Can the City protect us from even the most obvious threats to our safety?

It's deja vu all over again.

Last year, a home on Raymond Street was demolished without proper asbestos removal. According to this July 26, 2007 TAB story:

The owner had permits for demolition, but did not have a permit for asbestos removal, said Leon Bethune, the director of the environmental health office at the Boston Public Health Commission. Removing the asbestos shingles required permits from both the health commission and the Department of Environmental Protection, Bethune said.

After inspecting the shingles, the health commission determined that they were in fact asbestos and should have been removed prior to demolition.

“Basically, [the owner] violated a whole bunch of laws by doing this,” Bethune said.

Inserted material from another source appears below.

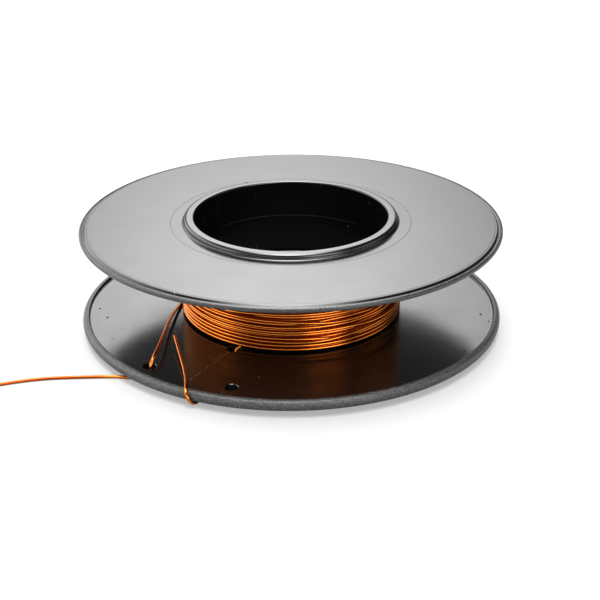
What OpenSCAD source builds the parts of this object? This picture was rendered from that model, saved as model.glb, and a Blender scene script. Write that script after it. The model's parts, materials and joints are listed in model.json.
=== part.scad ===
// Flat two-flange wire spool with a winding of enamelled copper wire.
// The axis of the spool is Z, and z = 0 is the surface that it stands on.

/* [Spool] */
// Height over both collars, foot to top
spool_h = 21.4; // [21:0.1:24]
// Diameter of the bore through the hub
bore_d = 36.4; // [36:0.1:36.6]
// Diameter of the drum under the wire
drum_d = 39.6; // [39.4:0.1:39.8]

/* [Lower flange] */
// Diameter over the lower flange's rim
lower_d = 80; // [79.5:0.1:84]
// Thickness of the lower flange's plate
lower_plate_t = 1.5; // [1.3:0.1:1.8]
// Height of the rounded bead along the lower rim
lower_bead_h = 2.06; // [1.8:0.02:2.4]
// Width of the lower bead, from its inner side to the rim
lower_bead_w = 1.2; // [1:0.1:1.6]

/* [Upper flange] */
// Diameter over the upper flange's rim
upper_d = 79.2; // [78:0.1:84]
// Thickness of the upper flange's plate
upper_plate_t = 1.1; // [1:0.1:1.4]
// Height of the rounded bead along the upper rim
upper_bead_h = 1.1; // [1:0.02:1.4]
// Width of the upper bead, from its inner side to the rim
upper_bead_w = 0.9; // [0.6:0.1:1.2]

/* [Hub] */
// How far each collar stands proud of its flange
collar_h = 1.1; // [0.9:0.1:1.4]
// Diameter of each collar's outer wall
collar_d = 40.2; // [40:0.1:40.4]
// Wall of the spigots that hold the drum tube
spigot_t = 0.75; // [0.6:0.05:0.8]
// Height of the lower spigot's end above the foot
lower_spigot_end = 6.4; // [5:0.1:7]
// Depth of the upper spigot's end below the top
upper_spigot_end = 7.3; // [5:0.1:8]

/* [Wire holes] */
// Diameter of the holes in the lower flange
wire_hole_d = 2.3; // [2.1:0.1:2.4]

/* [Wire] */
// Diameter of the wire over its enamel
wire_d = 0.6; // [0.5:0.05:0.65]
// Gap between the lowest turn and the lower flange
winding_floor_gap = 0.35; // [0.3:0.05:0.8]
// Gap between the highest turn and the upper flange
winding_roof_gap = 0.35; // [0.3:0.05:0.8]

/* [Hidden] */

bore_r = bore_d / 2;
drum_r = drum_d / 2;
collar_r = collar_d / 2;
fit_gap = 0.02;                            // radial gap between nested round pieces
bead_sink = 0.08;                          // upper bead reaches this far below its plate
lower_bead_round = 0.95;
upper_bead_round = 0.5;
plate_bottom = collar_h;                   // outer face of the lower plate
plate_top = collar_h + lower_plate_t;      // inner face of the lower plate
roof_top = spool_h - collar_h;             // outer face of the upper plate
roof_bottom = roof_top - upper_plate_t;    // inner face of the upper plate
spigot_r = bore_r + spigot_t;
collar_inner_round = 0.3;
collar_outer_round = 0.65;
foot_fillet = 0.4;
spigot_round = 0.2;
facets = 96;

plastic = [0.09, 0.09, 0.1];
copper = [0.85, 0.42, 0.12];

// Wire holes: distance from the axis and angle from +X
start_hole = [21.6, -119];
finish_hole = [35.7, -134.7];
spare_hole = [35.1, -107.2];

// The wire from its bare start end, over the rim and under the flange to the winding
start_route = [
    [-21.2, -17.3, 4.5], [-20.4, -21.0, 4.1], [-19.6, -24.7, 3.9], [-18.9, -28.0, 3.7],
    [-18.4, -31.0, 3.6], [-18.1, -33.4, 3.6], [-18.0, -34.7, 3.5], [-18.0, -35.7, 3.1],
    [-17.7, -36.3, 2.2], [-17.2, -36.2, 1.3], [-16.6, -35.5, 0.7], [-15.4, -32.8, 0.5],
    [-13.9, -28.4, 0.4], [-12.4, -24.0, 0.4], [-11.4, -21.2, 0.4], [-10.8, -19.6, 0.7],
    [-10.4, -18.9, 1.3], [-10.1, -18.5, 1.9], [-9.7, -18.2, 2.5], [-9.1, -18.0, 2.9],
    [-7.9, -18.5, 3.1], [-6.1, -19.2, 3.2]
];
// The wire from the winding to the outer hole
lead_route = [
    [-20.4, 4.4, 3.1], [-21.1, 1.6, 3.0], [-21.6, -1.0, 3.1], [-22.2, -4.2, 3.4],
    [-22.7, -7.8, 3.8], [-23.1, -12.0, 4.1], [-23.3, -15.8, 4.4], [-23.6, -20.0, 4.6],
    [-23.9, -22.8, 4.5], [-24.3, -24.3, 4.1], [-24.7, -25.2, 3.3], [-25.0, -25.6, 2.3]
];
// The wire from the outer hole, under the rim and along the table to its bare end
tail_route = [
    [-25.0, -25.6, 2.3], [-25.3, -25.7, 1.3], [-26.2, -25.8, 0.7], [-27.9, -25.6, 0.4],
    [-31.1, -25.0, 0.3], [-36.4, -25.0, 0.3], [-44.4, -25.6, 0.3], [-51.3, -27.5, 0.3],
    [-57.0, -30.0, 0.3], [-62.0, -33.0, 0.3]
];
wire_sides = 8;
ring_gap = 1.8;                            // distance between the rings of a swept wire
frame_axis = [0.7071, 0, -0.7071];         // no stretch of wire runs along this direction

// ---------- the hub and the flanges ----------

// Half section of a collar that stands on y = 0, with a rounded top and a filleted foot
module collar_section(h) {
    translate([bore_r, 0]) square([collar_r - bore_r, h - collar_outer_round]);
    translate([bore_r, 0]) square([collar_inner_round, h - collar_inner_round]);
    translate([bore_r + collar_inner_round, 0])
        square([collar_r - collar_outer_round - bore_r - collar_inner_round, h]);
    translate([bore_r + collar_inner_round, h - collar_inner_round])
        circle(collar_inner_round, $fn = facets);
    translate([collar_r - collar_outer_round, h - collar_outer_round])
        circle(collar_outer_round, $fn = facets);
    difference() {
        translate([collar_r - foot_fillet, 0]) square([2 * foot_fillet, foot_fillet]);
        translate([collar_r + foot_fillet, foot_fillet]) circle(foot_fillet, $fn = facets);
    }
}

// Half section of a rim bead whose rounded outer side ends at x = 0
module bead_section(w, h, outer_round) {
    translate([-w, 0]) square([w - outer_round, h]);
    translate([-outer_round, outer_round]) square([outer_round, h - 2 * outer_round]);
    intersection() {
        translate([-w, 0]) square([w, h]);
        for (y = [outer_round, h - outer_round])
            translate([-outer_round, y]) circle(outer_round, $fn = facets);
    }
}

// Half section of a spigot that rises from y = 0, with a rounded end
module spigot_section(h) {
    width = spigot_t - fit_gap;
    translate([bore_r, 0]) square([width, h - spigot_round]);
    translate([bore_r + spigot_round, 0]) square([width - 2 * spigot_round, h]);
    for (x = [spigot_round, width - spigot_round])
        translate([bore_r + x, h - spigot_round]) circle(spigot_round, $fn = facets);
}

// A hole for the wire, through a plate from z = low to z = high
module wire_hole(place, low, high) {
    rotate([0, 0, place[1]])
        translate([place[0], 0, low - 1]) cylinder(h = high - low + 2, d = wire_hole_d, $fn = facets);
}

module lower_flange() {
    color(plastic) difference() {
        rotate_extrude($fn = facets) {
            translate([bore_r, plate_bottom])
                square([lower_d / 2 - lower_bead_w - bore_r, lower_plate_t]);
            translate([lower_d / 2, plate_bottom])
                bead_section(lower_bead_w, lower_bead_h, lower_bead_round);
            translate([0, plate_bottom]) mirror([0, 1]) collar_section(collar_h);
            translate([0, plate_top]) spigot_section(lower_spigot_end - plate_top);
        }
        for (place = [start_hole, finish_hole, spare_hole])
            wire_hole(place, plate_bottom, plate_top);
    }
}

module drum_tube() {
    color(plastic) translate([0, 0, plate_top]) rotate_extrude($fn = facets)
        translate([spigot_r, 0]) square([drum_r - spigot_r, roof_bottom - plate_top]);
}

module upper_flange() {
    color(plastic) rotate_extrude($fn = facets) {
        translate([bore_r, roof_bottom])
            square([upper_d / 2 - upper_bead_w - bore_r, upper_plate_t]);
        translate([upper_d / 2, roof_bottom - bead_sink])
            bead_section(upper_bead_w, upper_bead_h, upper_bead_round);
        translate([0, roof_top]) collar_section(collar_h);
        translate([0, roof_bottom]) mirror([0, 1])
            spigot_section(roof_bottom - spool_h + upper_spigot_end);
    }
}

// ---------- the winding ----------

// One layer of turns as a ring; layer 0 lies on the drum
module winding_layer(layer) {
    low = plate_top + winding_floor_gap;
    high = roof_bottom - winding_roof_gap;
    inner = drum_r + layer * wire_d + fit_gap;
    color(copper) translate([0, 0, low]) rotate_extrude($fn = facets)
        translate([inner, 0]) square([wire_d - fit_gap, high - low]);
}

module winding_inner_layer() { winding_layer(0); }

module winding_outer_layer() { winding_layer(1); }

// ---------- the free ends of the wire ----------

function unit(v) = v / norm(v);

// Direction of a route at its point i
function heading(route, i) =
    let (n = len(route) - 1)
    i == 0 ? unit(route[1] - route[0]) :
    i == n ? unit(route[n] - route[n - 1]) :
    unit(unit(route[i] - route[i - 1]) + unit(route[i + 1] - route[i]));

// Smooth curve between points i and i + 1 of a route, for t from 0 to 1
function between(route, i, t) =
    let (a = route[i], b = route[i + 1], span = norm(b - a),
         u = heading(route, i) * span, v = heading(route, i + 1) * span)
    (2 * t ^ 3 - 3 * t ^ 2 + 1) * a + (t ^ 3 - 2 * t ^ 2 + t) * u
    + (3 * t ^ 2 - 2 * t ^ 3) * b + (t ^ 3 - t ^ 2) * v;

// Centres of the rings along a route
function centres(route) = [
    for (i = [0 : len(route) - 2])
        let (steps = max(1, round(norm(route[i + 1] - route[i]) / ring_gap)))
        for (k = [0 : steps - 1]) between(route, i, k / steps),
    route[len(route) - 1]
];

// A ring of points round a centre, across the direction along
function ring(centre, along) =
    let (side = unit(cross(along, frame_axis)), up = cross(along, side))
    [for (k = [0 : wire_sides - 1])
        centre + wire_d / 2 * (cos(k * 360 / wire_sides) * side + sin(k * 360 / wire_sides) * up)];

// A closed round wire swept along a route
module wire(route) {
    path = centres(route);
    last = len(path) - 1;
    points = [for (i = [0 : last]) each ring(path[i], heading(path, i))];
    walls = [
        for (i = [0 : last - 1], k = [0 : wire_sides - 1])
            let (a = i * wire_sides + k, b = i * wire_sides + (k + 1) % wire_sides,
                 c = a + wire_sides, d = b + wire_sides)
            each [[a, b, d], [a, d, c]]
    ];
    first_cap = [for (k = [wire_sides - 1 : -1 : 0]) k];
    last_cap = [for (k = [0 : wire_sides - 1]) last * wire_sides + k];
    polyhedron(points, concat(walls, [first_cap, last_cap]));
}

module start_tail() { color(copper) wire(start_route); }

module finish_lead() { color(copper) wire(lead_route); }

module finish_tail() { color(copper) wire(tail_route); }

lower_flange();
drum_tube();
upper_flange();
winding_inner_layer();
winding_outer_layer();
start_tail();
finish_lead();
finish_tail();
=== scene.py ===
"""Builds the visual model of a flat two-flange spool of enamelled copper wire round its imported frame."""

import json
import math

import bpy
import numpy as np
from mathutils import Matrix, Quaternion, Vector, noise


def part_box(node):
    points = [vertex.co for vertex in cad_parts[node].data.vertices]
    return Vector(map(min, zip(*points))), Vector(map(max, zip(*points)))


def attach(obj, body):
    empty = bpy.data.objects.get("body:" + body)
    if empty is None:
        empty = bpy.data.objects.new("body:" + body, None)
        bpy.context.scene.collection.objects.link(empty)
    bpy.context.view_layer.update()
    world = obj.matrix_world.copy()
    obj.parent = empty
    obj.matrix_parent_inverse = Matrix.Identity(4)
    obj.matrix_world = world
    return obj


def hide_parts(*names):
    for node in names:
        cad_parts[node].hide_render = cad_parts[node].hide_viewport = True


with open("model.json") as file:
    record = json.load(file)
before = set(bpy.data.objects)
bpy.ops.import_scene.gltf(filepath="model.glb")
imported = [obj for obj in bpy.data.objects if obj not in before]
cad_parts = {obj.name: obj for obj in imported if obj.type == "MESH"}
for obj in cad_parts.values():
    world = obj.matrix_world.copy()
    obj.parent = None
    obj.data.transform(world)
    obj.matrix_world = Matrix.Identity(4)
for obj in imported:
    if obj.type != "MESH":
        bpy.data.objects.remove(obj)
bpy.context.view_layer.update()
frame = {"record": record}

bl_info = {
    "name": "Wire Spool",
    "version": (1, 0, 0),
    "blender": (4, 5, 0),
    "location": "View3D > Sidebar > Wire Spool",
    "description": "A black moulded spool of enamelled copper wire, with a plain studio round it",
    "category": "Mesh",
}

MM = 0.001
MOUNTS = {mount["name"]: mount for mount in frame["record"]["mounts"]}
LOWER_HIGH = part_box("lower_flange")[1]
UPPER_LOW, UPPER_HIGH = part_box("upper_flange")
DRUM_LOW, DRUM_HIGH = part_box("drum_tube")
TURNS_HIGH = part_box("winding_inner_layer")[1]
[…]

So on Monday when I walked past the demolition on at 205 Everett St (at the intersection with Holton St and across the street from the German school), I was disturbed to see the large cloud of dust drifting over the nearby homes. The demolition team didn't even have someone with a garden hose spraying water on the debris to keep the dust down. Nothing at all.

My disappointment at the lack of neighborly consideration became outrage today when I passed the sight and saw an asbestos abatement crew and signs warning about "cancer and lung disease hazard".

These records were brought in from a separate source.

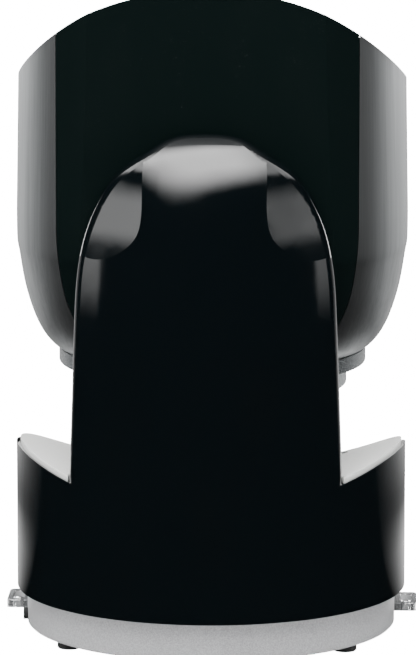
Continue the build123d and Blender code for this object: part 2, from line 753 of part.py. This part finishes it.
# ---- turret ----------------------------------------------------------------------------
with BuildPart() as turret_drum:
    with BuildSketch(level(DRUM_BOTTOM, 0, AXIS_Y)):
        Circle(DRUM_R)
    extrude(amount=DRUM_TOP - DRUM_BOTTOM)
    fillet(turret_drum.edges().group_by(Axis.Z)[0], radius=1.2)
    with BuildSketch(level(DRUM_BOTTOM, 0, AXIS_Y)):
        Circle(DRUM_R - 2.6)
        Circle(SHAFT_R + 5, mode=Mode.SUBTRACT)
    extrude(amount=DRUM_TOP - DRUM_BOTTOM - 3, mode=Mode.SUBTRACT)
    with BuildSketch(level(DRUM_BOTTOM + 1, 0, AXIS_Y)):
        Circle(SHAFT_R + 0.02)
    extrude(amount=12, mode=Mode.SUBTRACT)
finish(turret_drum, "turret_drum")

with BuildPart() as turret_shaft:
    with BuildSketch(level(DRUM_BOTTOM + 1, 0, AXIS_Y)):
        Circle(SHAFT_R)
    extrude(amount=GEAR_Z + GEAR_T - DRUM_BOTTOM - 1)
finish(turret_shaft, "turret_shaft")

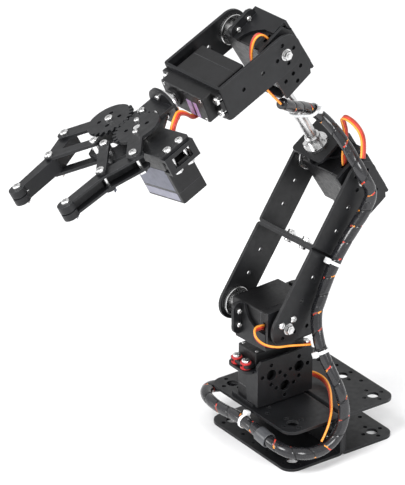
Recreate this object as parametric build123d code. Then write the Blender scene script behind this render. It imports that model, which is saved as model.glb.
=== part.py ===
from build123d import *
import math
import os

# Six-servo desktop robot arm made of bent aluminium sheet.
# Origin: centre of the base's underside. +X: the way the arm reaches, +Z: up. Millimetres.

# ---------------------------------------------------------------- driving dimensions
SHEET = 2.0  # thickness of every bent sheet part
BEND = 2.6  # outside radius of a bend

# base: two channels, back to back
BASE_SIDE = 90.0
BASE_HEIGHT = 30.0
BASE_CORNER = 9.0
BASE_HOLE_INSET = 33.5  # big holes, from the middle of the plate
EDGE_HOLE = (39.2, 13.4)  # small holes along each outer edge

# hole pattern that every sheet part shares: a big hole with four small ones round it
BIG_HOLE_R = 4.0
SMALL_HOLE_R = 1.55
PATTERN_R = 7.2

# hobby servo, from its output axis and the underside of its case
SERVO_LENGTH = 40.5
SERVO_WIDTH = 19.8
SERVO_HEIGHT = 37.0
SHAFT_TO_END = 10.15
SERVO_MIDDLE = SHAFT_TO_END - SERVO_LENGTH / 2
BOTTOM_COVER = 8.0
EAR_BOTTOM = 27.0
EAR_TOP = 29.5
EAR_SPAN = 54.5
EAR_HOLE_SPAN = 49.5
EAR_HOLE_PITCH = 10.0
CASE_WALL = 1.5
BOSS_R = 6.5
BOSS_TOP = SERVO_HEIGHT + 2.0
SPLINE_R = 2.95
SHAFT_TOP = 43.6

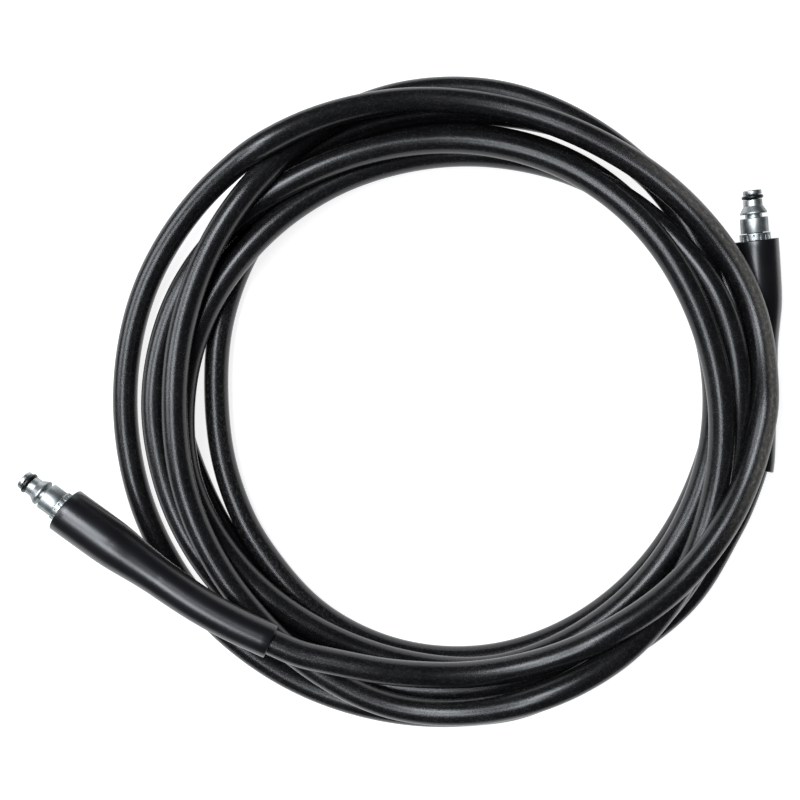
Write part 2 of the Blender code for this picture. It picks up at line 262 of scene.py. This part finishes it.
def settled(points, radii, layers, plan_px, held):
    """Let strands sink until each rests on the floor or on what came down before it.

    plan_px is where each point shows in the photograph, from the middle of the picture. Points that are held
    keep their place.
    """
    first, second = np.triu_indices(len(points), SAME_STRAND_REACH)
    loose = ~held
    fixed = points[held]
    for i in range(SETTLING_ROUNDS):
        if i % SEARCH_EVERY == 0:
            apart = points[first, :2] - points[second, :2]
            near = (apart**2).sum(1) < (2 * HOSE_D)**2
            pairs = first[near], second[near]
        points[:, 2] -= SINKING * (1 - i / SETTLING_ROUNDS)
        for _ in range(BENDING_PASSES):
            points[:, 2] = straightened(points[:, 2])
        if i > STIFF_FROM * SETTLING_ROUNDS:
            points[:, 2:] += STIFFNESS * (eased(points[:, 2:], STIFF_REACH) - points[:, 2:])
        points[held] = fixed
        plan = np.where(held[:, None], points[:, :2], seen_at(plan_px, points[:, 2:]))
        points[:, :2] = plan + PLAN_FREEDOM * eased(points[:, :2] - plan, PLAN_REACH)
        for _ in range(CONTACT_PASSES):
            points[held] = fixed
            points[loose, 2] = np.maximum(points[loose, 2], radii[loose])
            points += pushes(points, radii, layers, *pairs)
    points[held] = fixed
    points[loose, 2] = np.maximum(points[loose, 2], radii[loose])
    return points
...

What is going on? Can the City's health commission and Inspectional Services Departments be trusted? Can they keep us safe? Its no secret that there is going to be a LOT of development in our neighborhood in the upcoming years. It is going to be a BIG problem if these two incidents are any indication of the City's inability to oversee construction-related activities.


  1. Anonymous7:41 PM

    Yikes! I guess I'm glad I don't live next door. I feel bad for the neighbors. I walked by there on Sunday. I hope I wasn't breathing.

  2. Anonymous9:57 PM

    Get used to it. The city has no interest or ability to control developers.

  3. Anonymous6:58 AM

    There is a saying that goes something like, "Forwarned and Prepared". the next time something like this is about to happen, the next door neighbor should be out there with a garden hose. I wonder what our representatives would say to that if that landed on the front page of the Globe or Herald. I can see it now, "Neighbors Tired of Getting Hosed Down by City Hall, Now They Have to do Hosing Themselves!"

  4. Anonymous1:58 PM

    As long as we keep putting the same people back in office nothing will change.

  5. What can we do at this point to obstruct whatever is planned to be built there? Whatever it is, sign me up...

  6. Anonymous7:39 AM

    John, You can call your city councilor. Tell him how you feel and ask him to put his results in the TAB.

  7. Anonymous9:19 AM

    Suggest you look at the new fence Western Ave. It blew down. Poles not deep enough

  8. Anonymous12:04 PM

    I live in the neighborhood, and am personally relieved someone did something about that house. It has been sitting there forever like a huge eyesore for the neighborhood. There were homeless people breaking in that we had to call police to handle. I was terrified they would have set it on fire or something worse. Bravo on cleaning up our neighborhood!!

  9. Anonymous, I don't think anyone here is saying that they should have left the house in its sad state of disrepair. Rather, many of us believe that the house should never have been allowed to remain empty and unmaintained until the only option left was to demolish it.